La Thaïlande s’apprête à injecter l’an prochain pas moins de 14 milliards d’euros dans son économie en donnant à chaque citoyen de plus de 16 ans un portefeuille électronique contenant environ 250 €, a affirmé le Premier ministre, Srettha Thavisin.
Le Premier ministre thaïlandais, Srettha Thavisin, a réaffirmé lundi que son gouvernement injecterait 560 milliards de bahts (14,42 milliards d’Euros) dans l'économie en début d'année prochaine avec la distribution d’une allocation via un portefeuille numérique, une mesure phare de son plan de relance économique.
Cette mesure prévoit que chaque citoyen thaïlandais de plus de 16 ans pourra recevoir à partir du 1er février 2024 la somme de 10.000 bahts (259 euros) sous la forme d’un porte-monnaie numérique à utiliser sur une période de six mois dans un rayon de quatre kilomètres autour du domicile.
Srettha Thavisin, magnat de l'immobilier nommé Premier ministre en août, cherche à relancer une économie atone, plombée par la politique sanitaire de ses prédécesseurs durant la pandémie et par le marasme économique mondial qui a suivi. Selon les calculs initiaux de son parti, le Pheu Thai, ce plan annoncé durant la campagne électorale doit permettre d’atteindre un taux de croissance de 5% en 2024.
Pour l’heure, la banque centrale, qui a récemment relevé ses prévisions de croissance pour l’année prochaine, estime que le produit intérieur brut de la Thaïlande devrait progresser de 4,4%, un objectif jugé optimiste au vu des dernières données économiques.

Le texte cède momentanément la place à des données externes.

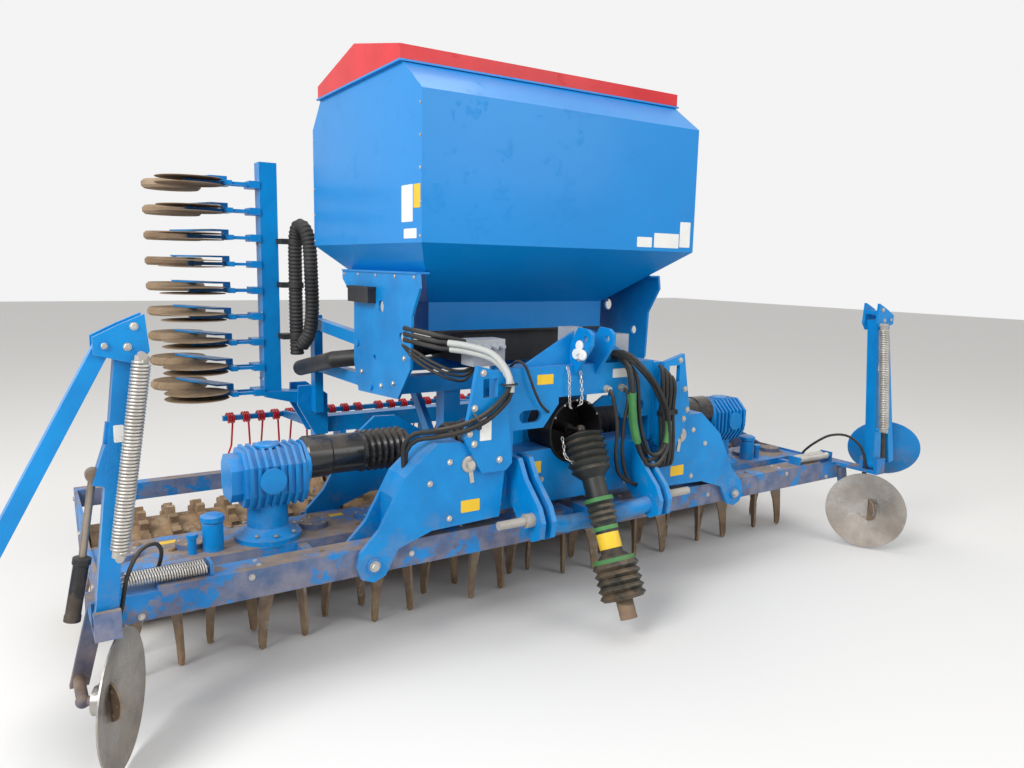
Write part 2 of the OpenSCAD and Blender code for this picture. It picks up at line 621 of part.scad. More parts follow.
rotor(-1, 3);  // rotor_left_4
rotor(-1, 4);  // rotor_left_5
rotor(-1, 5);  // rotor_left_6
rotor(-1, 6);  // rotor_left_7
rotor(-1, 7);  // rotor_left_8
rotor(1, 0);  // rotor_right_1
rotor(1, 1);  // rotor_right_2
rotor(1, 2);  // rotor_right_3
rotor(1, 3);  // rotor_right_4
rotor(1, 4);  // rotor_right_5
rotor(1, 5);  // rotor_right_6
rotor(1, 6);  // rotor_right_7
rotor(1, 7);  // rotor_right_8
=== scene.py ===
# %% [markdown]
# A folding power harrow carries a seed drill on its back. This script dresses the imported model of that
# machine. The solids come from the frame as they are. What is added here is paint, rust, soil, bolts,
# springs and hoses. Left and right are as seen from the front, where the camera stands.

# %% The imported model
import math
import random
import bmesh
import bpy
from mathutils import Matrix, Vector


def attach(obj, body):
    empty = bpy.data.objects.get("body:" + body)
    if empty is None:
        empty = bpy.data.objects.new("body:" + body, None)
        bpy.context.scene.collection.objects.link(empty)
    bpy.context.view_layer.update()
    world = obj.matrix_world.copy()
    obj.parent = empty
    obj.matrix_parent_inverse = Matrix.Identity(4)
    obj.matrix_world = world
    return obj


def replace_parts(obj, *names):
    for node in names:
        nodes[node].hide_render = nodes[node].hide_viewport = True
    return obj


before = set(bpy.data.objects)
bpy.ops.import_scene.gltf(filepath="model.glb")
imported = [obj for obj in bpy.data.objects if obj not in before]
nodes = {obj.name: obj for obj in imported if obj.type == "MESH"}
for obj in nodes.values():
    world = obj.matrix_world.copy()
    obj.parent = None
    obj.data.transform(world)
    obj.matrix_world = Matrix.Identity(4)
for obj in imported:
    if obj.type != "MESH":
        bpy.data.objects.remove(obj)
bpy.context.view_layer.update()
random.seed(11)

# %% [markdown]
# The camera stands at the front left, 1.6 m above the floor. It could be placed by eye, but then every edge
# lies a little off. Its place, turn and lens were worked out from the machine's own straight edges instead.

# %% The camera
FLOOR_Z = -0.540
HITCH_AHEAD = 0.270
CAMERA_PLACE = (-2.189, -2.882, 1.602)
YAW, PITCH, ROLL = math.radians(33.03), math.radians(8.61), math.radians(-1.22)
SENSOR_MM, LENS_MM, FARTHEST_SEEN = 36.0, 27.37, 60.0


def shop(x, y, z):
    """A point measured from the middle of the front bar at floor level, moved to the hitch."""
    return Vector((x, y + HITCH_AHEAD, z + FLOOR_Z))


look = Vector((math.sin(YAW) * math.cos(PITCH), math.cos(YAW) * math.cos(PITCH), -math.sin(PITCH)))
level_right = Vector((math.cos(YAW), -math.sin(YAW), 0.0))
level_up = level_right.cross(look)
right = level_right * math.cos(ROLL) - level_up * math.sin(ROLL)
up = right.cross(look)
camera_data = bpy.data.cameras.new("camera")
camera_data.sensor_width = SENSOR_MM
camera_data.lens = LENS_MM
camera_data.clip_end = FARTHEST_SEEN
camera = bpy.data.objects.new("camera", camera_data)
bpy.context.scene.collection.objects.link(camera)
turned_view = Matrix((right, up, -look)).transposed().to_4x4()
camera.matrix_world = Matrix.Translation(shop(*CAMERA_PLACE)) @ turned_view
bpy.context.scene.camera = camera
print("camera", [round(v, 3) for v in camera.location])

# %% [markdown]
# Paint, rubber and steel all need the same few effects: a patchy tone, rubbed edges, dust that lies on top
# faces and dry soil near the ground. Each effect is one node group with named inputs, built once here and
# placed in every material with its own values.

# %% Small helpers for shader groups


def shader_group(name, inputs, outputs):
    """A new group with its two end nodes; inputs are (name, kind, default)."""
    group = bpy.data.node_groups.new(name, "ShaderNodeTree")
    for label, kind, default in inputs:
        made = group.interface.new_socket(name=label, in_out="INPUT", socket_type="NodeSocket" + kind)
        made.default_value = default
    for label, kind in outputs:
        group.interface.new_socket(name=label, in_out="OUTPUT", socket_type="NodeSocket" + kind)
    return group, group.nodes.new("NodeGroupInput"), group.nodes.new("NodeGroupOutput")


def noise(tree, scale, detail=4.0, roughness=0.6):
    """Cloudy noise laid out in the metres of the part itself."""
    place = tree.nodes.new("ShaderNodeTexCoord")
    cloud = tree.nodes.new("ShaderNodeTexNoise")
    cloud.inputs["Scale"].default_value = scale
    cloud.inputs["Detail"].default_value = detail
    cloud.inputs["Roughness"].default_value = roughness
    tree.links.new(place.outputs["Object"], cloud.inputs["Vector"])
    return cloud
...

Attention aux effets pervers sur l'économie
Alors que les exportations sont en berne et que la reprise touristique post-Covid déçoit les projections les plus pessimistes, les prévisions de croissance pour 2023 ont pour leur part été revues à la baisse ces dernières semaines, érodant encore davantage la confiance des investisseurs.

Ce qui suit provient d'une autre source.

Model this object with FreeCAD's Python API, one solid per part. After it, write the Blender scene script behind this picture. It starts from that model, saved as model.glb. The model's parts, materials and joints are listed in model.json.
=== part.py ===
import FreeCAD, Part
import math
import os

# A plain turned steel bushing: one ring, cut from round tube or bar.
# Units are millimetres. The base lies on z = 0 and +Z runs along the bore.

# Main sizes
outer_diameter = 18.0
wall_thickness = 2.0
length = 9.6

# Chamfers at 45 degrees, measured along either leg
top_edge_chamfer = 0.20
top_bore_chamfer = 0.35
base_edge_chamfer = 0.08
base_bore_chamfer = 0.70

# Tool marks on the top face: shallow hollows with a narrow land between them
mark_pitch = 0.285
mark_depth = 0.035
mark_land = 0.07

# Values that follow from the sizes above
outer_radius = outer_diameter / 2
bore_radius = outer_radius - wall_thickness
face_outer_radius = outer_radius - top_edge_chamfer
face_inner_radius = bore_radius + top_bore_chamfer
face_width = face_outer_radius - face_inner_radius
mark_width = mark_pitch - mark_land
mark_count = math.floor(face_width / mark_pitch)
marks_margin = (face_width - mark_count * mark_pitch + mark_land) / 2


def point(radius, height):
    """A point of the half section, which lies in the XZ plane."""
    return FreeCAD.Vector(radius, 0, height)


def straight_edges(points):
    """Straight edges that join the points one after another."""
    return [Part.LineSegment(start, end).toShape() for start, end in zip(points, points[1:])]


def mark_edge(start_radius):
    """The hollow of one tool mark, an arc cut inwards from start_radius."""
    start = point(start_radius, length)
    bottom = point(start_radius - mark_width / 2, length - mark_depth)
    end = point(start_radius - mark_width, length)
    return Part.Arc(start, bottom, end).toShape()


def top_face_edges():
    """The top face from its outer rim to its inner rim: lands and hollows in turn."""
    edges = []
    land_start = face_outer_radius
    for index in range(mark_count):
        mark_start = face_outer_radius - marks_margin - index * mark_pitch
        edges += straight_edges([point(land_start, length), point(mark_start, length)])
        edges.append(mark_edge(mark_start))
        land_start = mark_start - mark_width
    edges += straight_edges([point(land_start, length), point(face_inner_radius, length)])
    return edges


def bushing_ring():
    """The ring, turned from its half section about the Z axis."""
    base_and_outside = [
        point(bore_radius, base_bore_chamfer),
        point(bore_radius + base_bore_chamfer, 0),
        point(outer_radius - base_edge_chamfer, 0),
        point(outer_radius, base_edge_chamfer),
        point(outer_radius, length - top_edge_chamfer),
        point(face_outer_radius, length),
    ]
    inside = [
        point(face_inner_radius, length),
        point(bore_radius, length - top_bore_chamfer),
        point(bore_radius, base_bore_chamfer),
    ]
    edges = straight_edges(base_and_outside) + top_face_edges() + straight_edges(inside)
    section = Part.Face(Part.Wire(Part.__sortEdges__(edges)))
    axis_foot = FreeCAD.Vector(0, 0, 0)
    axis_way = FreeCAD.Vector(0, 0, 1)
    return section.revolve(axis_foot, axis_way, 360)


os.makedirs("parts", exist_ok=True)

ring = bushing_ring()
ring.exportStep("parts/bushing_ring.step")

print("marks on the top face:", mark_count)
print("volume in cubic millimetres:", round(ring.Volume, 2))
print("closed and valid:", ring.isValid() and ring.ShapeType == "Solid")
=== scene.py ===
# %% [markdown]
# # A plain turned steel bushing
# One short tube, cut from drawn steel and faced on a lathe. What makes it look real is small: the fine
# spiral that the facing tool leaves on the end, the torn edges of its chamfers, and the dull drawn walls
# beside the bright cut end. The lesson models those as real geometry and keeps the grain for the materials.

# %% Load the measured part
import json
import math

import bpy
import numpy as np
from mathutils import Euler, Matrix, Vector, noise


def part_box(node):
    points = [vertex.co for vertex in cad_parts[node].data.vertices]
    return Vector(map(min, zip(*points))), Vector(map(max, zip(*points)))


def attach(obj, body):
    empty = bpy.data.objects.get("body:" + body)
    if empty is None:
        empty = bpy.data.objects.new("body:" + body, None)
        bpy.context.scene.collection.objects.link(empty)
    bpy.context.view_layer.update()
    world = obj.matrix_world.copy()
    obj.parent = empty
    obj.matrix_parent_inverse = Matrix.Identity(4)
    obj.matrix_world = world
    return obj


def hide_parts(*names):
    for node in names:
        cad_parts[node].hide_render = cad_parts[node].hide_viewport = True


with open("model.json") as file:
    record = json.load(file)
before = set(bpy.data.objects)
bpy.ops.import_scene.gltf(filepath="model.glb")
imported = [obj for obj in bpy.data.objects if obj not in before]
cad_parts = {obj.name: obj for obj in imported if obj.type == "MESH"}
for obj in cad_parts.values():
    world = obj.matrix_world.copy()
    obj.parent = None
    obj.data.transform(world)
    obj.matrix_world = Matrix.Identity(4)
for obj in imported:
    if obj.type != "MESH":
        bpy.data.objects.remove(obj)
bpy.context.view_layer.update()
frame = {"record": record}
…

Lorsque l’idée de relancer la consommation intérieure avec ce porte-monnaie électronique s’est précisée en août, avec la nomination du nouveau Premier ministre, plusieurs économistes ont émis des craintes vis-à-vis d’éventuels effets pervers tels que le risque d’alimenter l'inflation, d’entraîner une hausse des prix, ou encore de contribuer à déprécier la valeur du baht.

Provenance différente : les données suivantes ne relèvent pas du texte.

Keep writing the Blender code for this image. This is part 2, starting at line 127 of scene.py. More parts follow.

La Banque de Thaïlande a pour sa part conseillé de resserrer l’assiette des bénéficiaires en étant plus sélectif dans la sélection du plan en faveur des plus nécessiteux. Elle a également insisté sur la nécessité pour le gouvernement de démontrer au public que la discipline monétaire et budgétaire était respectée.
Besoin d'une plus grande transparence
Le gouverneur de la banque centrale, Sethaput Suthiwartnarueput, a en effet suggéré en septembre que le gouvernement fasse preuve de transparence en communiquant sur les effets de sa politique sur le moyen terme, avec notamment un suivi du processus de distribution des subsides et de la situation globale de la dette et des déficits, afin de donner au public l'assurance que la discipline budgétaire est intacte.
Un souci de transparence partagé par les milieux d’affaires étrangers présents dans le royaume, à l’image de la Chambre de commerce américaine. Interviewée fin septembre par la chaîne locale ThaiPBS World, sa présidente thaïlandaise, Mook Pibuldham, estimait que le gouvernement demeurait trop ambigu quant à la source de financement et aux règles supposées régir ce plan.
"Ce système de portefeuille électronique doit être entièrement numérique et totalement transparent, malgré les défis potentiels qu’il comporte, notamment pour les personnes âgées. Cette politique a le potentiel d’améliorer le pouvoir d’achat au niveau national, mais elle doit être mise en œuvre en toute transparence", a souligné pour sa part Vibeke Lyssand Leirvag, la présidente de la Joint Foreign Chamber of Commerce, qui représente 9.000 entreprises réparties dans les différentes chambres étrangères de Thaïlande.
Pour Mook Pibuldham, le gouvernement de Srettha Thavisin doit fournir davantage d’explications au public. "Laisser des questions sans réponse risque de provoquer une volatilité des marchés et affecter la performance des actions, ce qui n’est bénéfique ni pour les entreprises ni pour le public", a-t-elle dit.